• **What you should do**: What follows is a block of records; reproduce all of it verbatim.

• **Data items**:
----------------------------------------
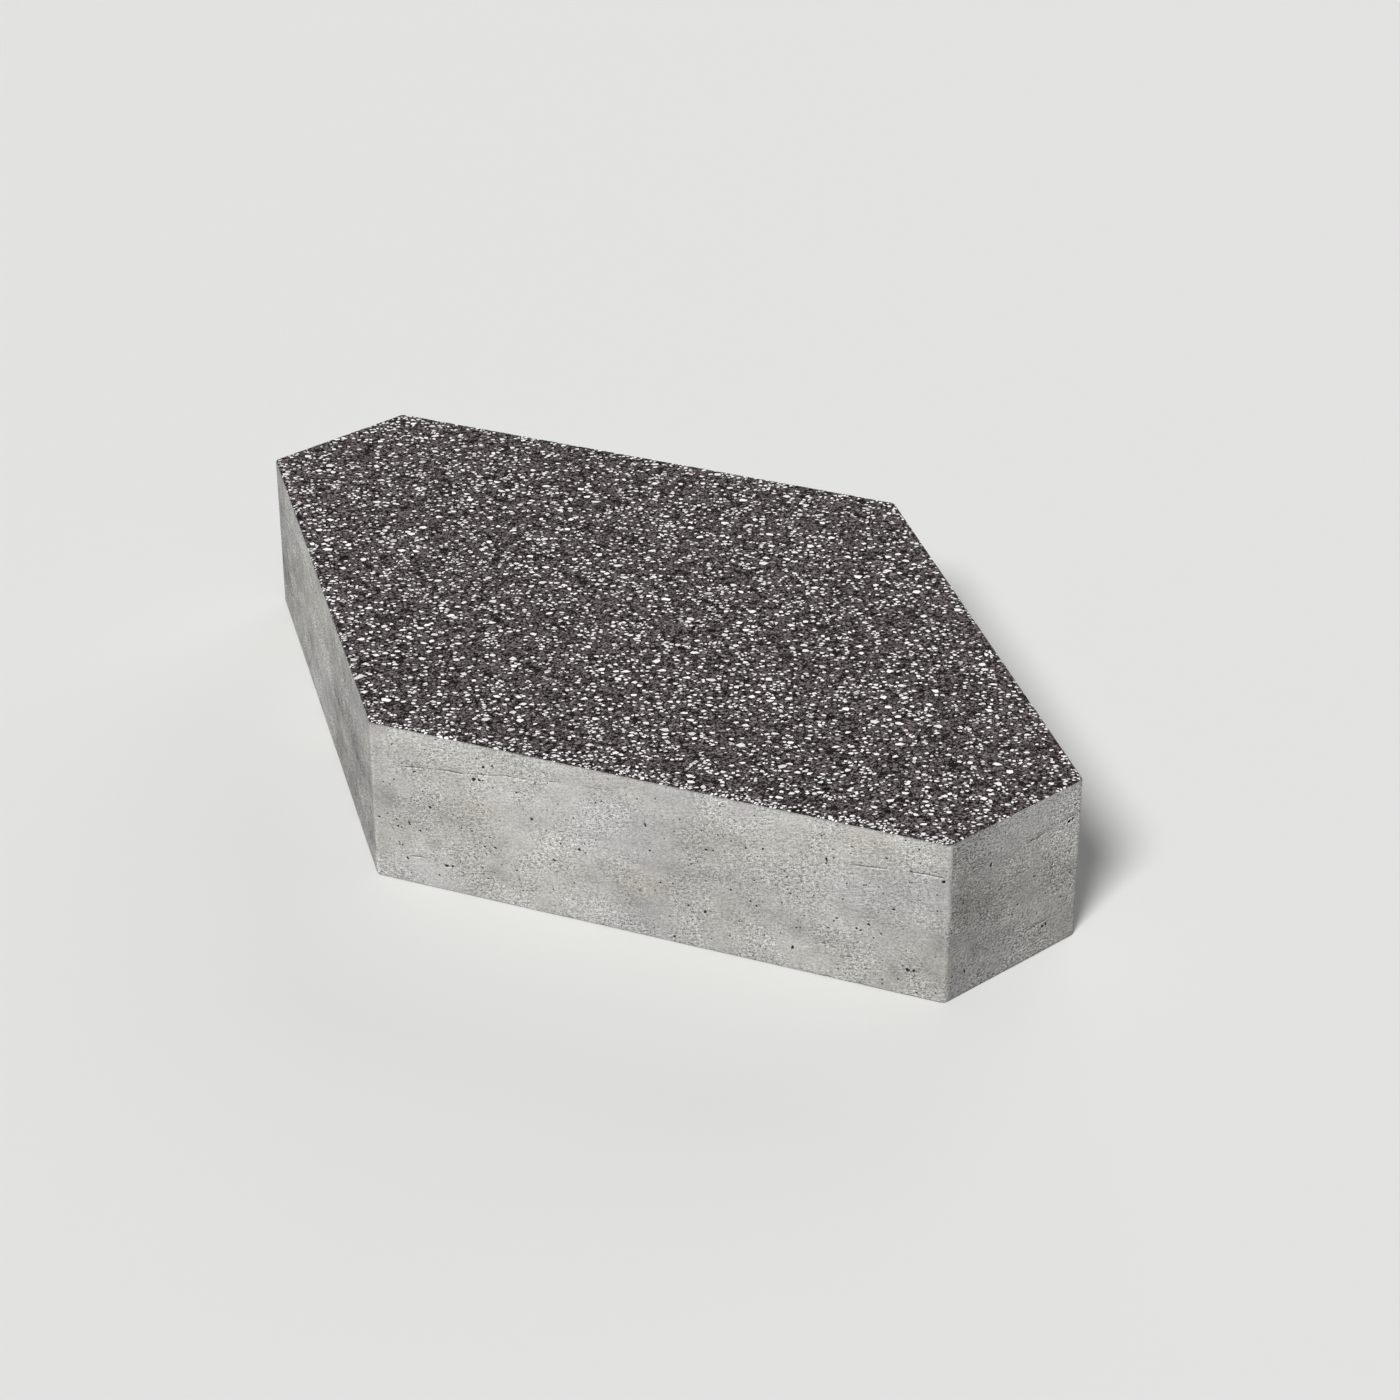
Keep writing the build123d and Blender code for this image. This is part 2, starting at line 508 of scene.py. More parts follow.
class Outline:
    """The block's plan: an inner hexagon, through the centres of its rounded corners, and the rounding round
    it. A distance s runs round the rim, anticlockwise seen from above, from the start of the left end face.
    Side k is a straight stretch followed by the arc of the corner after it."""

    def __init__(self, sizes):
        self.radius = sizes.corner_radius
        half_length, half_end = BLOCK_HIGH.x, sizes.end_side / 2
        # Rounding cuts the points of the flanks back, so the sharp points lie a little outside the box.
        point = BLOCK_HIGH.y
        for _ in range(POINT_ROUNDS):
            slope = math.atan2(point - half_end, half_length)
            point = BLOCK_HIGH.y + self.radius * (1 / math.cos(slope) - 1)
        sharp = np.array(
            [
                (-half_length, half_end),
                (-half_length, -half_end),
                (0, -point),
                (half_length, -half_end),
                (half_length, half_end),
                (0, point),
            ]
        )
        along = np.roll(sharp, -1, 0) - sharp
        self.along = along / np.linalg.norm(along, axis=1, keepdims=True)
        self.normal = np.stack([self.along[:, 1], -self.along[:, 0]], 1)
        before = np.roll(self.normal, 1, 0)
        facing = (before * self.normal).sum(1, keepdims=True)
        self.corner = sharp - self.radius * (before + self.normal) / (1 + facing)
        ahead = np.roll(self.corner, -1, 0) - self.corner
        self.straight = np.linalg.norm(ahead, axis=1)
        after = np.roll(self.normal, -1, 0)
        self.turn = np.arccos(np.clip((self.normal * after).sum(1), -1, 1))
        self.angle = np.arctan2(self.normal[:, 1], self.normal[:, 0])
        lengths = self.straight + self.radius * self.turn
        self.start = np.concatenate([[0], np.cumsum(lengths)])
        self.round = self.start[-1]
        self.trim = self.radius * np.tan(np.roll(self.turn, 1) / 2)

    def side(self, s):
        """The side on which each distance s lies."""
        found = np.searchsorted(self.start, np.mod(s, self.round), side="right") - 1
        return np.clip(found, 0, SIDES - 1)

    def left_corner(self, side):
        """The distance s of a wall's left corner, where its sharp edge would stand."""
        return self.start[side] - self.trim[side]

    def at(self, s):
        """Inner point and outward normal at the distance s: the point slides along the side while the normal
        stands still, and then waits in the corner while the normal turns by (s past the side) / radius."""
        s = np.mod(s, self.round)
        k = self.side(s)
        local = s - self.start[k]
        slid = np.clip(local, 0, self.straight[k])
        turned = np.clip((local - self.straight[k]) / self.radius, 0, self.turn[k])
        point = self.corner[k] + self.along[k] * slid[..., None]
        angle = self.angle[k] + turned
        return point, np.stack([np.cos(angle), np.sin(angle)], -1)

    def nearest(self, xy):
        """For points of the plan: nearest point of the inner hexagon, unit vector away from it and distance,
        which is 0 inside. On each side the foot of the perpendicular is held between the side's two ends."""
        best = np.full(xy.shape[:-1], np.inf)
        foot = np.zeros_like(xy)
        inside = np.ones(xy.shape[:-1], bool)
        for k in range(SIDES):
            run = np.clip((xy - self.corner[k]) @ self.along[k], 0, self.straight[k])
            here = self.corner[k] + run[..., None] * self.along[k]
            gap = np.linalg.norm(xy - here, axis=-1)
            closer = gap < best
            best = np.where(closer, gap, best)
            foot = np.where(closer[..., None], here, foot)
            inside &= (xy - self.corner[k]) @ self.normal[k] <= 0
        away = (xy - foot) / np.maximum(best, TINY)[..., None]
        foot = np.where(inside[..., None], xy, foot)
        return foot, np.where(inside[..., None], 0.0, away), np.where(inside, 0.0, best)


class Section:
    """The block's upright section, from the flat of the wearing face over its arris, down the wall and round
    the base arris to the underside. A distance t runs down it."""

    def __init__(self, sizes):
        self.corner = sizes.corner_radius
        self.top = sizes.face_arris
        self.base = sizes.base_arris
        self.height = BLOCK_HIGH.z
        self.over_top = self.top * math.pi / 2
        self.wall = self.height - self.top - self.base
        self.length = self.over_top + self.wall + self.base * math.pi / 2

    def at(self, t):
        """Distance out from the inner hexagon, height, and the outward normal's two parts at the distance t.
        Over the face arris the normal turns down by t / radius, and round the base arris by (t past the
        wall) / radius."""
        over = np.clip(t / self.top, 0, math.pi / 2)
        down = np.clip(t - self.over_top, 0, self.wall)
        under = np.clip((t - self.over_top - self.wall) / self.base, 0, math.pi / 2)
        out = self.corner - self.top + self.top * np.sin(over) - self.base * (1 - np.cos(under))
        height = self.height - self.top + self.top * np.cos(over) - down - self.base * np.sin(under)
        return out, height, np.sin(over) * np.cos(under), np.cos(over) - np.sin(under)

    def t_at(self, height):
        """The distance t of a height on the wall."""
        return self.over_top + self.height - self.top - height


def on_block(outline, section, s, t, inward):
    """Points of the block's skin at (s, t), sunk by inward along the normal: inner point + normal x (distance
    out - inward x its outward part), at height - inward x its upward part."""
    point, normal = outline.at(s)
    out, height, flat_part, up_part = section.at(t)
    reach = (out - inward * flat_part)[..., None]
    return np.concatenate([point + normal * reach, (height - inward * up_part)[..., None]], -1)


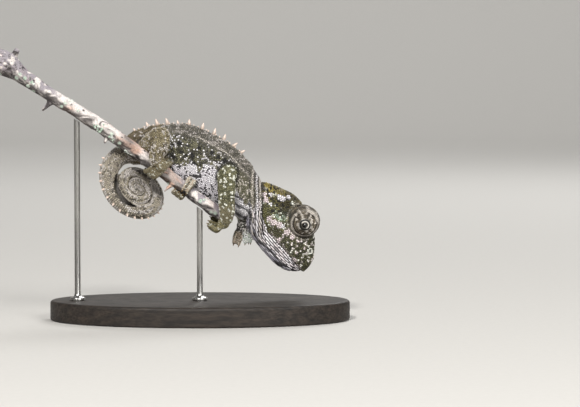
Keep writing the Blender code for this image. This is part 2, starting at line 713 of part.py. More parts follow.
----------------------------------------
• **Task solution**:
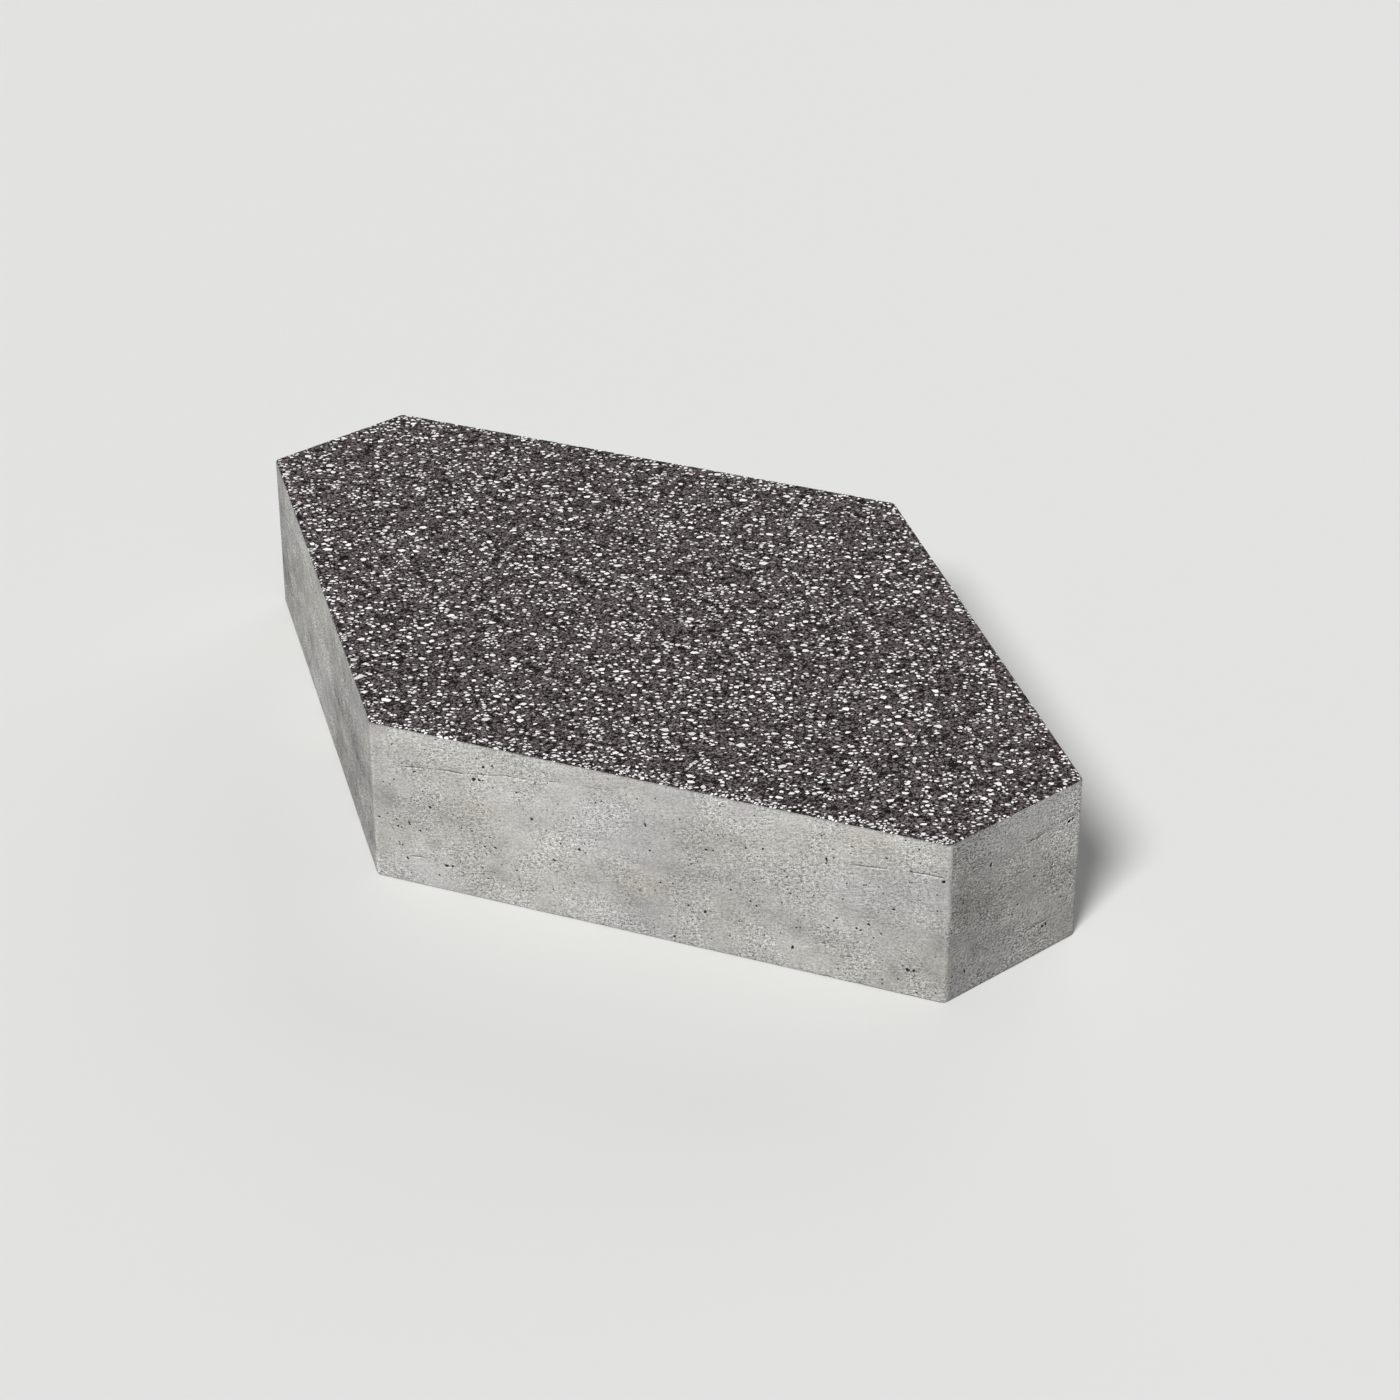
Keep writing the build123d and Blender code for this image. This is part 2, starting at line 508 of scene.py. More parts follow.
class Outline:
    """The block's plan: an inner hexagon, through the centres of its rounded corners, and the rounding round
    it. A distance s runs round the rim, anticlockwise seen from above, from the start of the left end face.
    Side k is a straight stretch followed by the arc of the corner after it."""

    def __init__(self, sizes):
        self.radius = sizes.corner_radius
        half_length, half_end = BLOCK_HIGH.x, sizes.end_side / 2
        # Rounding cuts the points of the flanks back, so the sharp points lie a little outside the box.
        point = BLOCK_HIGH.y
        for _ in range(POINT_ROUNDS):
            slope = math.atan2(point - half_end, half_length)
            point = BLOCK_HIGH.y + self.radius * (1 / math.cos(slope) - 1)
        sharp = np.array(
            [
                (-half_length, half_end),
                (-half_length, -half_end),
                (0, -point),
                (half_length, -half_end),
                (half_length, half_end),
                (0, point),
            ]
        )
        along = np.roll(sharp, -1, 0) - sharp
        self.along = along / np.linalg.norm(along, axis=1, keepdims=True)
        self.normal = np.stack([self.along[:, 1], -self.along[:, 0]], 1)
        before = np.roll(self.normal, 1, 0)
        facing = (before * self.normal).sum(1, keepdims=True)
        self.corner = sharp - self.radius * (before + self.normal) / (1 + facing)
        ahead = np.roll(self.corner, -1, 0) - self.corner
        self.straight = np.linalg.norm(ahead, axis=1)
        after = np.roll(self.normal, -1, 0)
        self.turn = np.arccos(np.clip((self.normal * after).sum(1), -1, 1))
        self.angle = np.arctan2(self.normal[:, 1], self.normal[:, 0])
        lengths = self.straight + self.radius * self.turn
        self.start = np.concatenate([[0], np.cumsum(lengths)])
        self.round = self.start[-1]
        self.trim = self.radius * np.tan(np.roll(self.turn, 1) / 2)

    def side(self, s):
        """The side on which each distance s lies."""
        found = np.searchsorted(self.start, np.mod(s, self.round), side="right") - 1
        return np.clip(found, 0, SIDES - 1)

    def left_corner(self, side):
        """The distance s of a wall's left corner, where its sharp edge would stand."""
        return self.start[side] - self.trim[side]

    def at(self, s):
        """Inner point and outward normal at the distance s: the point slides along the side while the normal
        stands still, and then waits in the corner while the normal turns by (s past the side) / radius."""
        s = np.mod(s, self.round)
        k = self.side(s)
        local = s - self.start[k]
        slid = np.clip(local, 0, self.straight[k])
        turned = np.clip((local - self.straight[k]) / self.radius, 0, self.turn[k])
        point = self.corner[k] + self.along[k] * slid[..., None]
        angle = self.angle[k] + turned
        return point, np.stack([np.cos(angle), np.sin(angle)], -1)

    def nearest(self, xy):
        """For points of the plan: nearest point of the inner hexagon, unit vector away from it and distance,
        which is 0 inside. On each side the foot of the perpendicular is held between the side's two ends."""
        best = np.full(xy.shape[:-1], np.inf)
        foot = np.zeros_like(xy)
        inside = np.ones(xy.shape[:-1], bool)
        for k in range(SIDES):
            run = np.clip((xy - self.corner[k]) @ self.along[k], 0, self.straight[k])
            here = self.corner[k] + run[..., None] * self.along[k]
            gap = np.linalg.norm(xy - here, axis=-1)
            closer = gap < best
            best = np.where(closer, gap, best)
            foot = np.where(closer[..., None], here, foot)
            inside &= (xy - self.corner[k]) @ self.normal[k] <= 0
        away = (xy - foot) / np.maximum(best, TINY)[..., None]
        foot = np.where(inside[..., None], xy, foot)
        return foot, np.where(inside[..., None], 0.0, away), np.where(inside, 0.0, best)


class Section:
    """The block's upright section, from the flat of the wearing face over its arris, down the wall and round
    the base arris to the underside. A distance t runs down it."""

    def __init__(self, sizes):
        self.corner = sizes.corner_radius
        self.top = sizes.face_arris
        self.base = sizes.base_arris
        self.height = BLOCK_HIGH.z
        self.over_top = self.top * math.pi / 2
        self.wall = self.height - self.top - self.base
        self.length = self.over_top + self.wall + self.base * math.pi / 2

    def at(self, t):
        """Distance out from the inner hexagon, height, and the outward normal's two parts at the distance t.
        Over the face arris the normal turns down by t / radius, and round the base arris by (t past the
        wall) / radius."""
        over = np.clip(t / self.top, 0, math.pi / 2)
        down = np.clip(t - self.over_top, 0, self.wall)
        under = np.clip((t - self.over_top - self.wall) / self.base, 0, math.pi / 2)
        out = self.corner - self.top + self.top * np.sin(over) - self.base * (1 - np.cos(under))
        height = self.height - self.top + self.top * np.cos(over) - down - self.base * np.sin(under)
        return out, height, np.sin(over) * np.cos(under), np.cos(over) - np.sin(under)

    def t_at(self, height):
        """The distance t of a height on the wall."""
        return self.over_top + self.height - self.top - height


def on_block(outline, section, s, t, inward):
    """Points of the block's skin at (s, t), sunk by inward along the normal: inner point + normal x (distance
    out - inward x its outward part), at height - inward x its upward part."""
    point, normal = outline.at(s)
    out, height, flat_part, up_part = section.at(t)
    reach = (out - inward * flat_part)[..., None]
    return np.concatenate([point + normal * reach, (height - inward * up_part)[..., None]], -1)


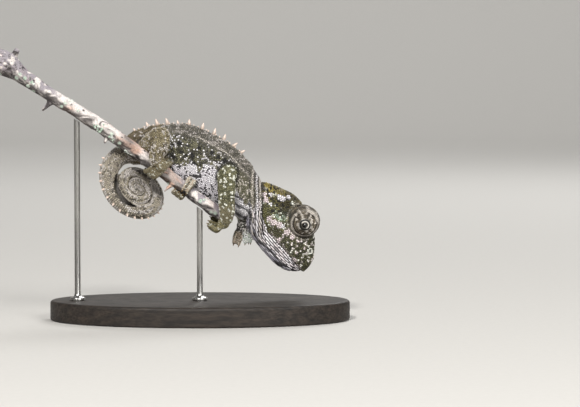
Keep writing the Blender code for this image. This is part 2, starting at line 713 of part.py. More parts follow.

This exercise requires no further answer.